Giancarlo Ravasi - L'Esodo
19 marzo 2017
Gianfranco card. Ravasi
Presidente del Pontificio Consiglio per la Cultura
Nell’incontro di domenica 19 marzo, il cardinale Gianfranco Ravasi ci ha introdotti al libro dell’Esodo. L’esperienza centrale di questo libro, cioè la liberazione dall’Egitto, è alla base del cuore della fede del popolo di Israele: una fede per niente astratta, ma “storica, innervata nelle vicende contorte della storia” che definisce il Signore come colui che fa uscire il suo popolo dall’Egitto.
L’Esodo è composto da sei parti: la schiavitù; le piaghe d’Egitto, il vero e proprio esodo; il deserto, il Sinai e infine il culto. La sua anima è il viaggio, il movimento, il cammino. Un’anima che attraversa, tra l’altro, tutta la Bibbia. Il movimento verso un oltre, verso un futuro, verso una meta che non si conosce: è rischio. Il verbo dell’Esodo è “uscire”, come esperienza fondamentale umana, religiosa, sociale. La vicenda dell’esodo è anche “vicenda dai contorni concreti che però viene letta dalla Bibbia in chiave teofanica”: mostra un Dio che si rivela “attraverso la pasta oscura delle vicende umane, degli eventi”, all’interno delle quali siamo chiamati a scegliere, cercando di trovare la voce di Dio, una “voce esile, sottile, nascosta, la voce della storia”, nella schiavitù e nella liberazione.

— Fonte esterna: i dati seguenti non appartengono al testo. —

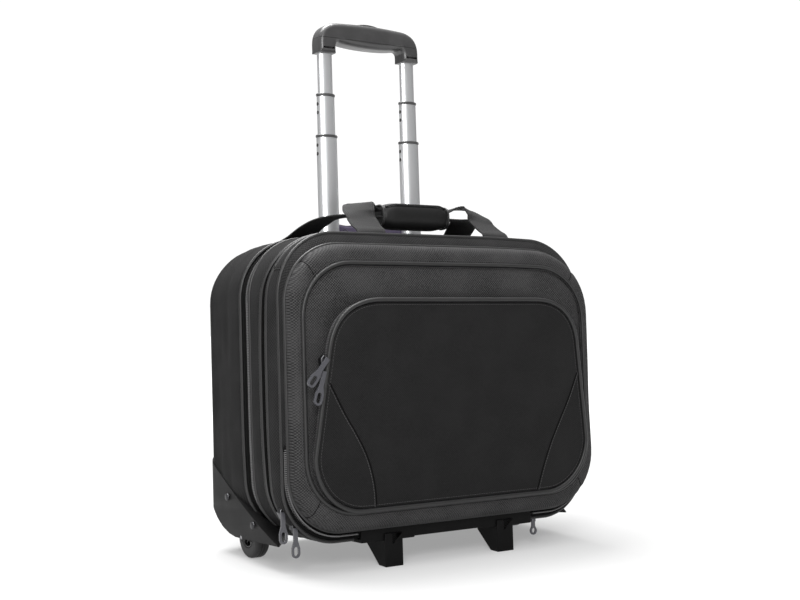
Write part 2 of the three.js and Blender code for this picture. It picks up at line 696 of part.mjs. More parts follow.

Nella seconda parte dell’incontro il cardinal Ravasi si è addentrato del Decalogo, inserendolo nella cornice dell’alleanza, categoria teologica che “rappresenta Dio in relazione, in contatto, in compagnia di un popolo”. Il Decalogo inizia con comandamenti teologici, che riguardano il primato di Dio e presuppongono la fede e la rivelazione, e prosegue con i comandamenti orizzontali, che riguardano la natura umana, in cui ognuno può trovare “ciò che manca e ciò che deve cercare”. Anche se costruiti in negativo, i comandamenti esortano infatti alla pratica del comandamento in positivo. Così farà poi Gesù, soprattutto nel “discorso della montagna”: prenderà i comandamenti cercando di “strattonarli verso la loro pienezza”, spingendo i suoi interlocutori verso quella libertà capace di coinvolgere la vita nella sua totalità.